Project lead: Stacy Timmons
Statewide Water Assessment: Groundwater Levels and Storage Changes
Changes in water levels can reflect very relevant water issues in the arid southwest, such as depletion of the aquifer, variations in nearby surface water, fluctuations in recharge, and changes in the groundwater storage. For this study, we are compiling water level data, in an effort to begin development of a statewide water level change contour map.
Development of 3D Aquifer Maps
It is surprising that New Mexico does not have a detailed map of all of the productive and accessible aquifers across the state. In a state with as little as 0.24% of our land surface covered with water (the least in the country!), having detailed maps of our groundwater resources and aquifers, is essential. Some of our neighboring states, like Texas and Colorado, have these maps already available, and are successfully being used to administer and conserve water.

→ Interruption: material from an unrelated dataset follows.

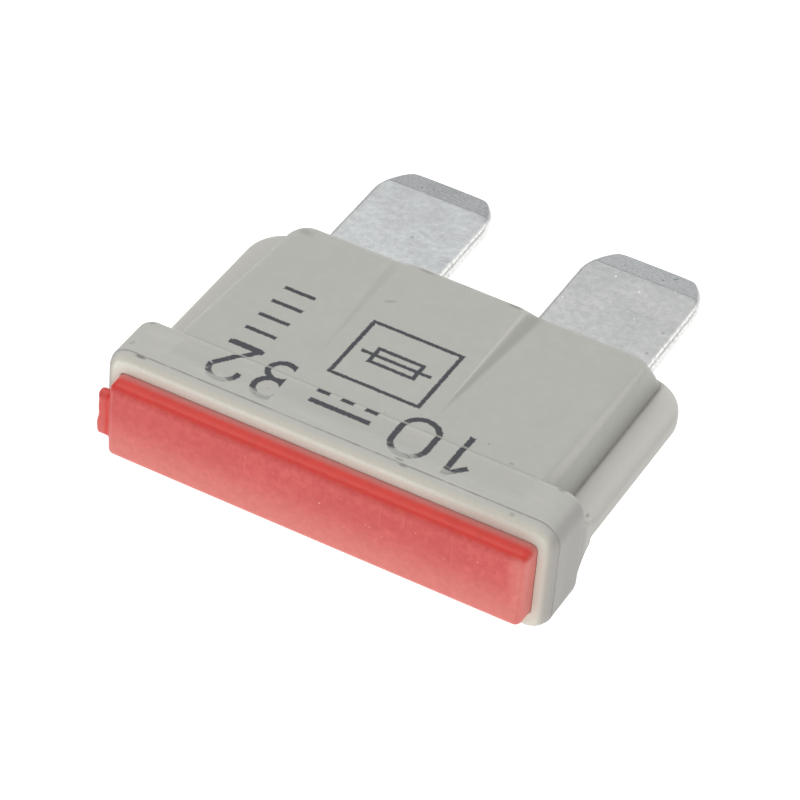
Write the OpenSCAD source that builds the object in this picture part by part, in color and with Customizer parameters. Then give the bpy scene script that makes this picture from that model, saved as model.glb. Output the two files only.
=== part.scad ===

We have started a new multi-year project to develop 3D maps of aquifers.
The Healy Collaborative Groundwater Monitoring Network
The Aquifer Mapping Program at New Mexico Bureau of Geology and Mineral Resources (NMBGMR), with funding from Healy Foundation and the USGS, has created the statewide Healy Collaborative Groundwater Monitoring Network for New Mexico. This voluntary network began in 2016 and gathers new and existing data on groundwater levels to help us understand how our state's groundwater resources are changing through time, promote increased awareness of water issues around New Mexico, and provide an important foundation for making informed water-management decisions.